## begin GIVEN MATERIAL

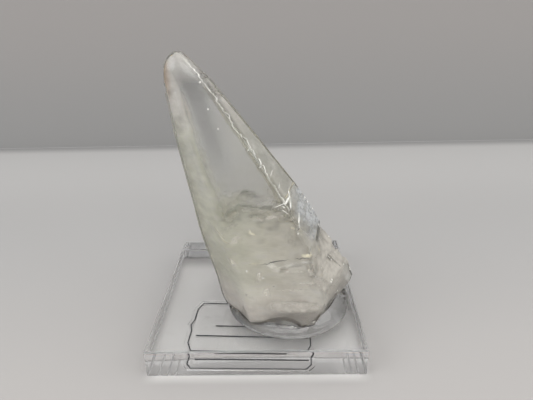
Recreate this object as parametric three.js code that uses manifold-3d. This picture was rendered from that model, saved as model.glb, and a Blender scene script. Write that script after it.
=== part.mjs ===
// A dogtooth calcite specimen: one leaning scalenohedral crystal set in clear glue on a square
// acrylic slab, with a framed film label let into the slab's underside.
//
// Millimetres, +Z up. The origin is the centre of the slab's underside, and -Y is the front.
import * as THREE from "three";
import { mergeVertices } from "three/addons/utils/BufferGeometryUtils.js";
import Module from "manifold-3d";

const wasm = await Module();
wasm.setup();

// The slab: a polished square of clear acrylic sheet.
const SLAB_SIDE = 45;
const SLAB_THICKNESS = 6.35;
const SLAB_CHAMFER = 0.25;

// The label: thin clear film under the slab, with chamfered corners and a small point halfway up each side.
const LABEL = {
  width: 28.6,
  depth: 16.6,
  thickness: 0.1,
  centre: [-1.5, -11.3],
  turn: THREE.MathUtils.degToRad(-2.6),
  cornerAcross: 1.3,
  cornerAlong: 2.6,
  sidePoint: 0.55,
  pointHeight: 1.9,
};
const POCKET_CLEARANCE = 0.3; // around the label's edge
const POCKET_HEADROOM = 0.02; // above the label's face

// The glue: a clear puddle that rises round the crystal's foot.
const GLUE = {
  centre: [7.5, -5.4],
  radius: 13.8,
  rimHeight: 0.45,
  crownHeight: 3.2,
  crownRadius: 10.4,
  wobble: 0.03,
  sides: 56,
  rings: 7,
};
const GLUE_GAP = 0.3; // between the glue and the crystal

// The crystal, as level sections from its broken foot up. Each section gives where its left and
// right edges, its front and back faces and its front ridge stand. Faces are flat between sections.
const SECTIONS = [
  { z: 7.0, left: -7.2, right: 19.2, front: -17.4, back: 4.2, ridge: 11.0 },
  { z: 10.0, left: -8.3, right: 21.3, front: -17.7, back: 5.1, ridge: 13.0 },
  { z: 13.0, left: -9.0, right: 22.0, front: -17.4, back: 5.6, ridge: 14.2 },
  { z: 17.0, left: -9.9, right: 20.4, front: -16.5, back: 5.5, ridge: 14.3 },
  { z: 24.3, left: -11.9, right: 15.8, front: -14.8, back: 4.5, ridge: 11.8 },
  { z: 34.3, left: -13.5, right: 9.5, front: -12.4, back: 2.4, ridge: 6.2 },
  { z: 45.0, left: -15.3, right: 1.5, front: -10.2, back: 0.2, ridge: -0.4 },
  { z: 57.2, left: -16.75, right: -7.7, front: -7.8, back: -2.6, ridge: -8.9 },
  { z: 59.0, left: -16.5, right: -9.3, front: -7.4, back: -3.3, ridge: -10.4 },
  { z: 60.5, left: -15.9, right: -10.8, front: -6.8, back: -3.9, ridge: -11.7 },
  { z: 61.5, left: -14.9, right: -11.9, front: -6.2, back: -4.5, ridge: -12.6 },
  { z: 62.0, left: -14.1, right: -12.5, front: -5.8, back: -4.9, ridge: -13.0 },
];
const TIP = [-13.3, -5.4, 62.2];
const TIP_WEAR = { from: 55.5, over: 5.0, bulge: 0.1 }; // rubbed-down faces, bulging by a share of their width

// The six corners of a section, anticlockwise from above, as shares of its width (0 left, 1 right)
// and of its depth (0 front, 1 back). The front ridge's share of the width comes from its section.
const CORNERS = {
  left: { across: 0.0, deep: 0.45 },
  frontLeft: { across: 0.22, deep: 0.1 },
  frontRidge: { deep: 0.0 },
  right: { across: 1.0, deep: 0.5 },
  backRight: { across: 0.72, deep: 1.0 },
  backLeft: { across: 0.2, deep: 0.92 },
};
const CORNER_ORDER = ["left", "frontLeft", "frontRidge", "right", "backRight", "backLeft"];
const FACE_STEPS = [4, 12, 7, 6, 8, 5]; // points along each face, in the same order
const FRONT_FACE = 1;
const RIGHT_FACE = 2;
const BACK_RIGHT_FACE = 3;

// Growth striations across the right face, near the tip.
const STRIATIONS = { heights: [53.7, 54.5, 55.3, 57.2, 57.9, 58.6], width: 0.5, depth: 0.28 };

// The parting across the front face: above it the surface stands back a little, as a ledge.
const PARTING = { z: 20.4, row: 0.25, rows: 8, from: 0.42, setBack: 0.5, heals: 8.0 };

// Nicks along the front ridge.
const NICKS = { depth: 0.42, spacing: 0.9, below: 59.0 };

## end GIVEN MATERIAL

▸ THE TASK
Return the whole listing exactly.

▸ FINAL RESULT
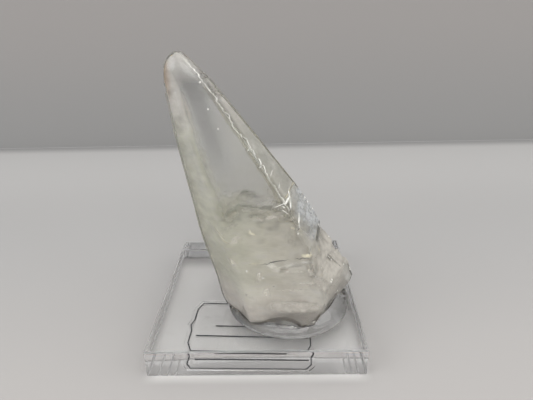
Recreate this object as parametric three.js code that uses manifold-3d. This picture was rendered from that model, saved as model.glb, and a Blender scene script. Write that script after it.
=== part.mjs ===
// A dogtooth calcite specimen: one leaning scalenohedral crystal set in clear glue on a square
// acrylic slab, with a framed film label let into the slab's underside.
//
// Millimetres, +Z up. The origin is the centre of the slab's underside, and -Y is the front.
import * as THREE from "three";
import { mergeVertices } from "three/addons/utils/BufferGeometryUtils.js";
import Module from "manifold-3d";

const wasm = await Module();
wasm.setup();

// The slab: a polished square of clear acrylic sheet.
const SLAB_SIDE = 45;
const SLAB_THICKNESS = 6.35;
const SLAB_CHAMFER = 0.25;

// The label: thin clear film under the slab, with chamfered corners and a small point halfway up each side.
const LABEL = {
  width: 28.6,
  depth: 16.6,
  thickness: 0.1,
  centre: [-1.5, -11.3],
  turn: THREE.MathUtils.degToRad(-2.6),
  cornerAcross: 1.3,
  cornerAlong: 2.6,
  sidePoint: 0.55,
  pointHeight: 1.9,
};
const POCKET_CLEARANCE = 0.3; // around the label's edge
const POCKET_HEADROOM = 0.02; // above the label's face

// The glue: a clear puddle that rises round the crystal's foot.
const GLUE = {
  centre: [7.5, -5.4],
  radius: 13.8,
  rimHeight: 0.45,
  crownHeight: 3.2,
  crownRadius: 10.4,
  wobble: 0.03,
  sides: 56,
  rings: 7,
};
const GLUE_GAP = 0.3; // between the glue and the crystal

// The crystal, as level sections from its broken foot up. Each section gives where its left and
// right edges, its front and back faces and its front ridge stand. Faces are flat between sections.
const SECTIONS = [
  { z: 7.0, left: -7.2, right: 19.2, front: -17.4, back: 4.2, ridge: 11.0 },
  { z: 10.0, left: -8.3, right: 21.3, front: -17.7, back: 5.1, ridge: 13.0 },
  { z: 13.0, left: -9.0, right: 22.0, front: -17.4, back: 5.6, ridge: 14.2 },
  { z: 17.0, left: -9.9, right: 20.4, front: -16.5, back: 5.5, ridge: 14.3 },
  { z: 24.3, left: -11.9, right: 15.8, front: -14.8, back: 4.5, ridge: 11.8 },
  { z: 34.3, left: -13.5, right: 9.5, front: -12.4, back: 2.4, ridge: 6.2 },
  { z: 45.0, left: -15.3, right: 1.5, front: -10.2, back: 0.2, ridge: -0.4 },
  { z: 57.2, left: -16.75, right: -7.7, front: -7.8, back: -2.6, ridge: -8.9 },
  { z: 59.0, left: -16.5, right: -9.3, front: -7.4, back: -3.3, ridge: -10.4 },
  { z: 60.5, left: -15.9, right: -10.8, front: -6.8, back: -3.9, ridge: -11.7 },
  { z: 61.5, left: -14.9, right: -11.9, front: -6.2, back: -4.5, ridge: -12.6 },
  { z: 62.0, left: -14.1, right: -12.5, front: -5.8, back: -4.9, ridge: -13.0 },
];
const TIP = [-13.3, -5.4, 62.2];
const TIP_WEAR = { from: 55.5, over: 5.0, bulge: 0.1 }; // rubbed-down faces, bulging by a share of their width

// The six corners of a section, anticlockwise from above, as shares of its width (0 left, 1 right)
// and of its depth (0 front, 1 back). The front ridge's share of the width comes from its section.
const CORNERS = {
  left: { across: 0.0, deep: 0.45 },
  frontLeft: { across: 0.22, deep: 0.1 },
  frontRidge: { deep: 0.0 },
  right: { across: 1.0, deep: 0.5 },
  backRight: { across: 0.72, deep: 1.0 },
  backLeft: { across: 0.2, deep: 0.92 },
};
const CORNER_ORDER = ["left", "frontLeft", "frontRidge", "right", "backRight", "backLeft"];
const FACE_STEPS = [4, 12, 7, 6, 8, 5]; // points along each face, in the same order
const FRONT_FACE = 1;
const RIGHT_FACE = 2;
const BACK_RIGHT_FACE = 3;

// Growth striations across the right face, near the tip.
const STRIATIONS = { heights: [53.7, 54.5, 55.3, 57.2, 57.9, 58.6], width: 0.5, depth: 0.28 };

// The parting across the front face: above it the surface stands back a little, as a ledge.
const PARTING = { z: 20.4, row: 0.25, rows: 8, from: 0.42, setBack: 0.5, heals: 8.0 };

// Nicks along the front ridge.
const NICKS = { depth: 0.42, spacing: 0.9, below: 59.0 };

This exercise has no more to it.